Ausstellung: Simone de Beauvoir und „Das andere Geschlecht“
Paris, 1946. Im Café Les Deux Magots sitzt Simone de Beauvoir an einem Tisch und starrt frustriert auf ein leeres Blatt Papier. Schreiben, ja – aber worüber? Der hereinkommende Künstler Alberto Giacometti will wissen, warum Beauvoir so ein böses Gesicht macht. „Weil ich schreiben möchte und nicht weiß, was ich schreiben soll“, antwortet diese. Doch da ist sehr wohl eine Idee, die schon länger in ihr schlummert: Sie möchte über sich selbst schreiben. Ihre Kindheit und Jugend schildern, darlegen, wie sie zu der wurde, die sie heute ist. Dafür will Beauvoir zuerst danach fragen, was es für sie bedeutet, eine Frau zu sein – und glaubt, mit der Antwort darauf schnell fertig zu sein. Schließlich „bedauerte ich nicht, eine Frau zu sein; ich zog im Gegenteil große Befriedigung daraus.“ Als sie ihrem Partner Jean-Paul Sartre davon berichtet, gibt der zu bedenken, Beauvoir sei dennoch nicht so erzogen worden wie ein Junge: „Das muss man genauer untersuchen.“
Das Ergebnis dieser Untersuchung heißt Das andere Geschlecht (frz. Le deuxième sexe) und ist im Original gut 1000 Seiten dick. Denn als sie erst einmal damit beginnt, sich die Frage nach dem Frausein zu stellen, wird Beauvoir klar, dass diese über sie selbst hinausgeht – und es verdient, in einem eigenen Buch behandelt zu werden. Sie stellt fest: „Man kommt nicht als Frau zur Welt, man wird es.“ Als Das andere Geschlecht 1949 in zwei Bänden erscheint, sorgt es für einen Skandal, was vor allem an Vorabdrucken in der von Beauvoir und Sartre herausgegebenen Zeitung Les Temps Modernes liegt: Dort wird ein Kapitel mit dem anstößigen Titel Die sexuelle Initiation der Frau veröffentlicht. Beauvoir erhält Briefe, anonym und signiert, in denen ihr vorgeworfen wird, wahlweise sexuell unbefriedigt oder nymphoman zu sein, lesbisch oder frigide. Die Autorin wird auf offener Straße beschimpft und bedroht, man zeigt mit dem Finger auf sie und lacht über sie.

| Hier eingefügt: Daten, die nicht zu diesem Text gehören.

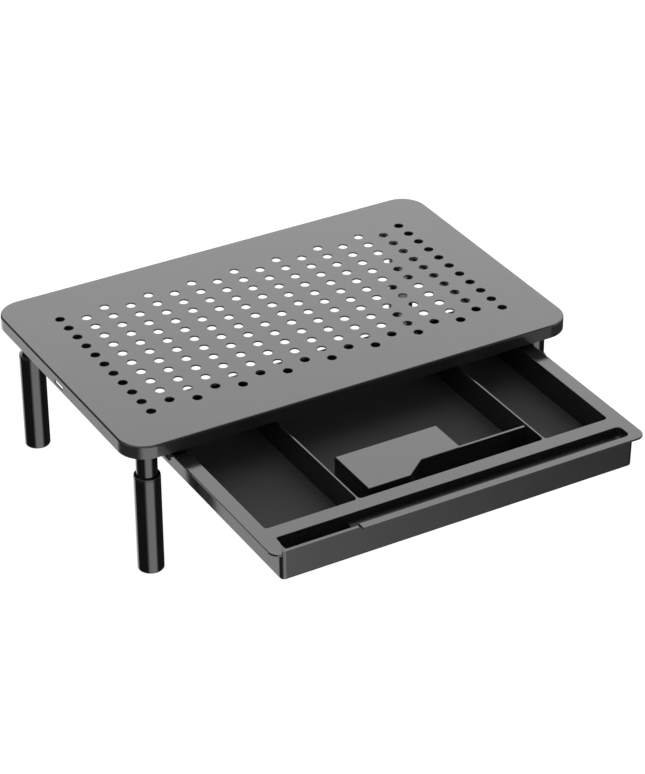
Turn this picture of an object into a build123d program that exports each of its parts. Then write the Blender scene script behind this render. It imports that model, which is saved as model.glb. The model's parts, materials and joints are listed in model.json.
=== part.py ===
from build123d import *
import os

os.makedirs("parts", exist_ok=True)

# Monitor riser stand. Millimetres, +Z up, the drawer opens towards -Y.
# The origin is on the desk, under the middle of the deck.

# ---- driving dimensions: deck ----
deck_width = 370.0
deck_depth = 235.0
deck_height = 116.0
skirt_height = 10.4
sheet = 1.0
corner_radius = 20.5
bend_radius = 1.4
hole_diameter = 7.0
hole_pitch = 15.1
column_pitch = 18.5
hole_edge = 0.3
side_slot_length = 14.0
side_slot_width = 3.0
side_slot_drop = 6.6

# ---- driving dimensions: legs ----
leg_x = 163.5
leg_y = 96.9
post_radius = 7.85
post_wall = 1.2
post_cap = 3.0
post_bottom = 34.0
post_drop = 10.0
post_edge = 0.5
stud_radius = 4.0
stud_length = 7.6
socket_radius = 9.4
socket_edge = 0.8
sleeve_radius = 9.85
sleeve_wall = 1.0
sleeve_drop = 36.7
sleeve_edge = 0.4
running_gap = 0.06
press_gap = 0.02
thread_gap = 0.05
glide_flange = 2.0
glide_plug = 3.5
foot_height = 2.4
foot_round = 1.6
foot_edge = 0.5
plug_height = 8.0
plug_wall = 2.0
collar_flange = 1.4
collar_inset = 0.2
collar_round = 0.7
collar_depth = 9.0
setting_step = 20.0
setting_hole_gap = 0.4
button_height = 44.0
button_radius = 2.5
button_back = 3.75
button_short = 0.3
button_head = 1.2
button_head_rim = 1.1
button_round = 0.7
leaf_thickness = 0.6
leaf_width = 5.6
leaf_low = -3.5
leaf_high = 9.0
leaf_back = -5.3
leaf_gap = 0.2

# ---- driving dimensions: drawer, drawn in its opened place ----
travel = 143.0
rim_half_width = 151.1
rim_thickness = 1.4
rim_drop = 14.3
rim_corner = 8.0
rim_round = 0.5
tray_depth = 220.0
tray_height = 24.7
tray_floor = 2.0
tray_round = 1.2
wall = 2.6
front_overhang = 4.2
draft = 0.3
box_half_width = 143.0
box_corner = 3.5
pocket_half_width = 139.5
pocket_front = -227.6
pocket_corner = 2.5
pocket_round = 1.5
groove_back = -240.6
groove_front = -253.7
groove_right = 140.8
groove_depth = 9.0
groove_corner = 3.5
groove_round = 3.0
phone_slot_left = -138.5
phone_slot_right = -82.0
phone_slot_depth = 14.0
phone_slot_corner = 1.5
phone_slot_round = 1.0
phone_slot_flare = 8.0
notch_back = 2.0
groove_overlap = 8.0
left_divider = -67.0
right_divider = 85.5
divider_thickness = 1.8
shelf_left = -53.5
shelf_right = 30.0
shelf_back = -172.0
shelf_front = -219.0
shelf_drop = 1.2
shelf_round = 0.8
cross_wall = -205.5
jog_start = -20.0
jog_end = -3.0
lug_x = 147.2
lug_width = 3.0
lug_length = 3.8
lug_height = 1.6
lug_inset = 0.3

# ---- driving dimensions: rails ----
rail_inner = 143.8
rail_outer = 153.3
rail_wall = 1.8
rail_half_length = 112.0
rail_lip = 2.0
rail_top_gap = 1.8
flange_inner = 142.2
slide_gap = 0.3
column_length = 8.0
stop_slot_gap = 0.5
screw_x = 147.7
screw_rows = (-90.0, -22.65, 22.65, 90.0)
screw_radius = 1.5
screw_gap = 0.1
screw_end_gap = 0.4
screw_head_radius = 2.75
screw_head_height = 2.0
screw_head_gap = 0.3
screw_head_round = 0.8
screw_grip = 5.0
key_radius = 1.2
nut_radius = 3.1
nut_height = 2.6
nut_gap = 0.2
bumper_length = 6.0
bumper_corner = 1.0
bumper_gap = 0.5

# ---- worked out ----
deck_underside = deck_height - sheet
skirt_bottom = deck_height - skirt_height
post_top = deck_height - post_drop
post_bore = post_radius - post_wall
sleeve_top = deck_height - sleeve_drop
sleeve_bore = sleeve_radius - sleeve_wall
button_tip = sleeve_bore - button_short
drawer_front = -deck_depth / 2 - travel
drawer_back = drawer_front + tray_depth
level = sheet / 10
rim_top = deck_height - rim_drop
rim_underside = rim_top - rim_thickness
tray_bottom = rim_top - tray_height
pocket_floor = tray_bottom + tray_floor
shelf_top = rim_top - shelf_drop
box_front = drawer_front + front_overhang
box_back = drawer_back - wall
guide_bottom = rim_top + slide_gap
guide_top = guide_bottom + rail_wall
ledge_top = rim_underside - slide_gap
rail_bottom = ledge_top - rail_wall
web_bottom = rail_bottom - rail_lip
web_top = deck_underside - rail_top_gap
rail_width = rail_outer - rail_inner
screw_seat = deck_underside - nut_height - screw_grip
lug_front = drawer_back - lug_inset - lug_length
stop_slot_front = lug_front - stop_slot_gap
bumper_x = (rail_inner + rail_outer - rail_wall) / 2
bumper_y = drawer_back + travel + bumper_gap + bumper_length / 2
corners = {
    "front_left": (-leg_x, -leg_y),
    "front_right": (leg_x, -leg_y),
    "rear_left": (-leg_x, leg_y),
    "rear_right": (leg_x, leg_y),
}


# ---- deck: one pressed sheet, perforated, with its edge turned down ----
with BuildPart() as platform_plate:
    with BuildSketch(Plane.XY.offset(skirt_bottom)):
        RectangleRounded(deck_width, deck_depth, corner_radius)
    extrude(amount=skirt_height)
    fillet(platform_plate.faces().sort_by(Axis.Z)[-1].edges(), bend_radius)
    offset(amount=-sheet, openings=platform_plate.faces().sort_by(Axis.Z)[0])
    # full columns of eleven holes, with shorter columns set half a pitch between them
    with BuildSketch(Plane.XY.offset(deck_height)):
        with GridLocations(2 * column_pitch, hole_pitch, 9, 11):
            Circle(hole_diameter / 2)
        with GridLocations(2 * column_pitch, hole_pitch, 8, 10):
            Circle(hole_diameter / 2)
    extrude(amount=-2 * sheet, mode=Mode.SUBTRACT)
    hole_mouths = (
        platform_plate.edges()
        .filter_by(GeomType.CIRCLE)
        .filter_by_position(Axis.Z, deck_height - level, deck_height + level)
        .filter_by(lambda edge: abs(edge.radius - hole_diameter / 2) < hole_edge)
    )
    chamfer(hole_mouths, hole_edge)
    # one oblong slot in the skirt on each side
    with BuildSketch(Plane.YZ):
        with Locations((0, deck_height - side_slot_drop)):
            SlotOverall(side_slot_length, side_slot_width)
    extrude(amount=deck_width, both=True, mode=Mode.SUBTRACT)
platform_plate.part.label = "platform_plate"
export_step(platform_plate.part, "parts/platform_plate.step")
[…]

Von der Tochter aus gutem Hause zur berühmten Feministin
Doch es ist Simone de Beauvoir, die als Letzte lacht: Das andere Geschlecht gilt heute, 73 Jahre nach seinem Erscheinen, immer noch als feministischer Klassiker. Grund genug für die Bundeskunsthalle in Bonn, dem Werk und seiner Verfasserin eine eigene Ausstellung zu widmen: „Simone de Beauvoir und ‚Das andere Geschlecht‘“. Besucher*innen können nachverfolgen, wie die Tochter aus katholischem, großbürgerlichem Haus, zu einer berühmten Schriftstellerin, Philosophin und Feministin wurde. Es gibt zahlreiche Fotos von Beauvoir, beim Arbeiten, mit Sartre, demonstrierend auf der Straße – und sogar eine Skulptur von Beauvoirs Kopf, die von dem eingangs erwähnten Alberto Giacometti stammt. Die zahlreichen Fotos aus dem Paris der 1940er und 1950er Jahre, von Cafés und Bars, von Menschen wie Albert Camus und Boris Vian, erlauben eine Reise in die Zeit, als Beauvoir und Sartre auf dem Gipfel ihres Erfolg waren und existenzialistische Ideen Hochkonjunktur hatten.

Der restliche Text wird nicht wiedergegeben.